Anyone who went to Asbury Park, NJ before 2004 will remember Tillie, the famous mascot on the side of the Palace Casino. I realize now that he is named after George Tilyou. Tilyou must have built both amusement park piers.
Thank you for teaching me something new about my beloved home state and one of its beloved icons.
[update: "Tillie" was indeed Tilyou's mascot. appearing on the Steeplechase Piers at both Coney Island and Atlantic City, and the Palace Casino in Asbury Park. Tilyou deserves his own day of recognition for bringing so much pleasure to decades of visitors to the NY/NJ shore resorts.

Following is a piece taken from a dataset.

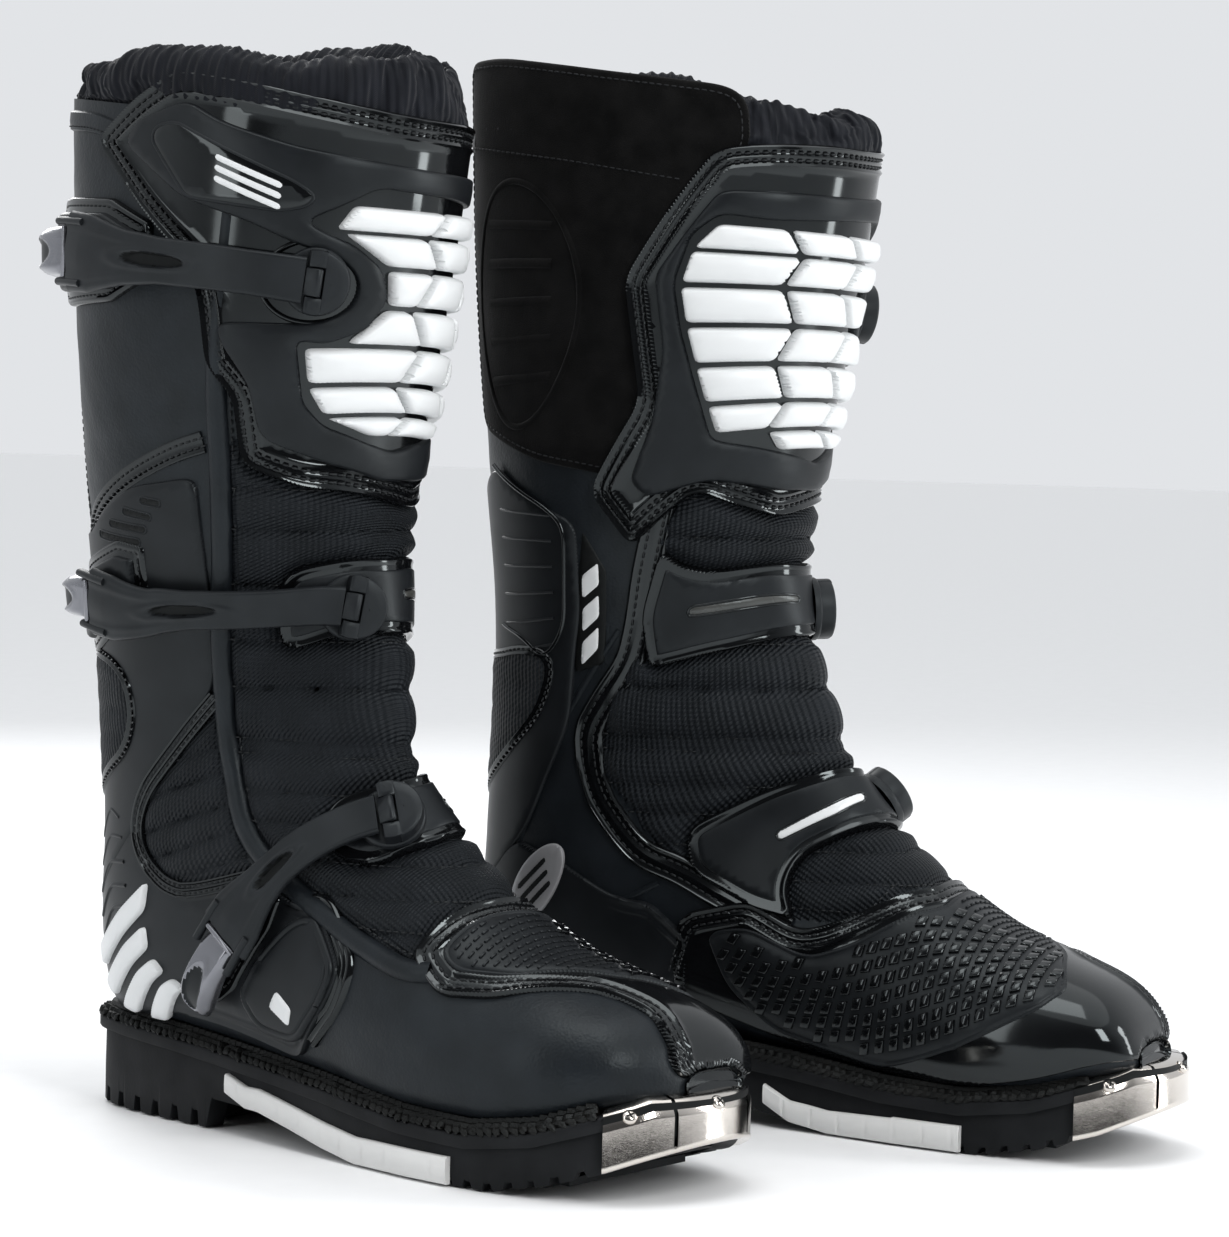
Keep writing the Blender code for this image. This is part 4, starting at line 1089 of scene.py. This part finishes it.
def make_strap(name, spots, width, height):
    shape = Shape()
    t = np.linspace(0, 0.3, 60)
    first = path_frame(spots, t)[0]
    start = np.interp(HUB_CUT + 0.35, np.linalg.norm(first - first[0], axis=1), t)
    t = np.linspace(start, TAIL, 130)
    w = np.linspace(-1, 1, 31)
    half = width / 2 * np.interp(t, (0, 0.15, 0.6, 1.2, 1.42, 1.72, TAIL), (
        0.84, 0.84, 0.80, 0.84, 1.0, 1.42, 1.48))
    run = t[:, None]
    # The oval hole is a recess whose floor gets the near-black look below: painted shade where the
    # strap is open
    oval = np.sqrt(((run - 1.22) / 0.23) ** 2 + (w / 0.30) ** 2)
    hole = np.clip((1.0 - oval) / 0.18, 0, 1)
    edge = np.sqrt(np.clip((1 - np.abs(w)) / 0.12, 0, 1))
    dome = STRAP * (0.35 + 0.65 * edge) - 1.9 * hole + 0.6 * hump(oval, 1.25, 0.25)
    dome = dome + hump(np.abs(w), 0.62, 0.1) * 0.5 * np.clip((run - 1.3) / 0.2, 0, 1)
    dome = dome + 1.2 * np.clip((run - 1.5) / 0.3, 0, 1) * hump(w, 0, 0.5)
    maps = np.stack(np.meshgrid(np.linspace(0, 120, len(t)), w * 10, indexing="ij"), -1)
    slab(shape, path_frame(spots, t), half, height, height + dome, hole > 0.6, ("strap", "dark"),
         [maps, maps])
    # Neck that turns between the ears of the anchor
    pivot = height + STRAP
    neck = [(4.7, height + 0.3), (4.7, pivot - 0.2)] + [
        (1.9 * math.cos(f), pivot + 1.9 * math.sin(f)) for f in np.radians(range(60, 271, 15))]
    pin(shape, spot_frame(spots, 0, 0.1), neck, 5.4, "strap")
    # Fork that holds the lever, one tine each side
    rows, n = 16, 12
    points, normal, side, _ = path_frame(spots, np.linspace(1.78, 2.16, rows))
    for s in (-1, 1):
        tine = np.stack([points + side * (s * width * 0.55 + 1.7 * math.cos(f))
                         + normal * (height + 1.9 + 2.0 * math.sin(f)) for f in turns(n)], 1)
        shape.add(tine, grid_faces(rows, n, True)
                  + [tuple(range(n)), tuple(range((rows - 1) * n, rows * n))], "strap")
    place(shape, "strap_" + name + "_look", ["strap_" + name], "strap_" + name)


def make_lever(name, spots, width, height):
    """A silver shell with a dark oval set in it, and its pin between the tines."""
    shape = Shape()
    t = np.linspace(HINGE, 3.0, 44)
    w = np.linspace(-1, 1, 25)
    s = (t - HINGE) / (3.0 - HINGE)
    half = width * 0.46 * np.interp(s, (0, 0.12, 0.45, 0.75, 1), (0.8, 0.98, 1.0, 0.86, 0.6))
    crown = 4.6 * np.sin(math.pi * np.clip(s * 0.9 + 0.08, 0, 1))[:, None]
    oval = np.sqrt(((s[:, None] - 0.56) / 0.34) ** 2 + (w / 0.56) ** 2)
    set_in = np.clip((1 - oval) / 0.12, 0, 1)
    edge = np.sqrt(np.clip((1 - np.abs(w)) / 0.35, 0, 1))
    ends = np.sqrt(np.clip(np.minimum(s, 1 - s) / 0.08, 0, 1))[:, None]
    dome = (STRAP * 0.6 + crown) * edge * (0.4 + 0.6 * ends)
    dome = dome - 0.9 * set_in + 0.3 * hump(oval, 1.12, 0.1)
    slab(shape, path_frame(spots, t), half, height - 1.2, height + dome, set_in > 0.5,
         ("silver", "matte"))
    rod = [(1.3 * math.cos(f), height + STRAP + 1.3 * math.sin(f)) for f in turns(16)]
    pin(shape, spot_frame(spots, 2.032, 0.068), rod, width * 0.55 - 1.9, "silver")
    place(shape, "lever_" + name + "_look", ["lever_" + name], "lever_" + name)


def make_buckle_base(name, spots, height):
    """Bevelled pad under a buckle."""
    shape = Shape()
    (u, a), = on_path(spots, np.array([2.12]))
    tall, wide = BASES[name]
    line = Line([(u + tall * x, a + wide * y) for x, y in (
        (0.55, -1), (1, -0.55), (1, 0.5), (0.6, 1), (-0.6, 1), (-1, 0.5), (-1, -0.55),
        (-0.55, -1))], radius=2)
    patch(shape, [line], 0.0 if name == "top" else 1.8, 3.6, "gloss", edge=1.4, pitch=3.0,
          rings=(2.2, 3.0, 3.8, 4.6), relief=lambda p, uv, d: -0.5 * hump(d, 3.4, 0.6))
    stitches(shape, line.offset(3.4), 3.3, pitch=3.2)
    inner = line.offset(6.0)
    if inner is not None:
        patch(shape, [inner], 3.4, height - 2.4, "matte", edge=1.6, pitch=3.0)
    place(shape, "buckle_base_" + name + "_look", ["buckle_base_" + name])


# ------------------------------------------------------------------ sole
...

http://en.wikipedia.org/wiki/Tillie]
So Atlantic City is where Hannibal Lecter grew up.
Or has this bather got air pockets in their swimwear? I think that is a hat this person is wearing.
And we have one guy staring back at the camera with a big "hiya!" for the future.
"Lipschitz Cigars"? That's true, especially if you don't light 'em.
in the straw hat.
As hundreds of young ladies make ready in the warm Atlantic surf, the big crowd up on the boardwalk is waiting for that annual favorite, the ever-so-sexy Wet Swimming Gown Contest.
Thanks for all the recent AC shots. They're particularly evocative, as I've been watching the wonderful Boardwalk Empire. And that Steeplechase face is so iconically creepy, I love whenever it pops up.
I believe we have the inspiration for the first "What, me worry?" kid.
Looks like a little wardrobe problem.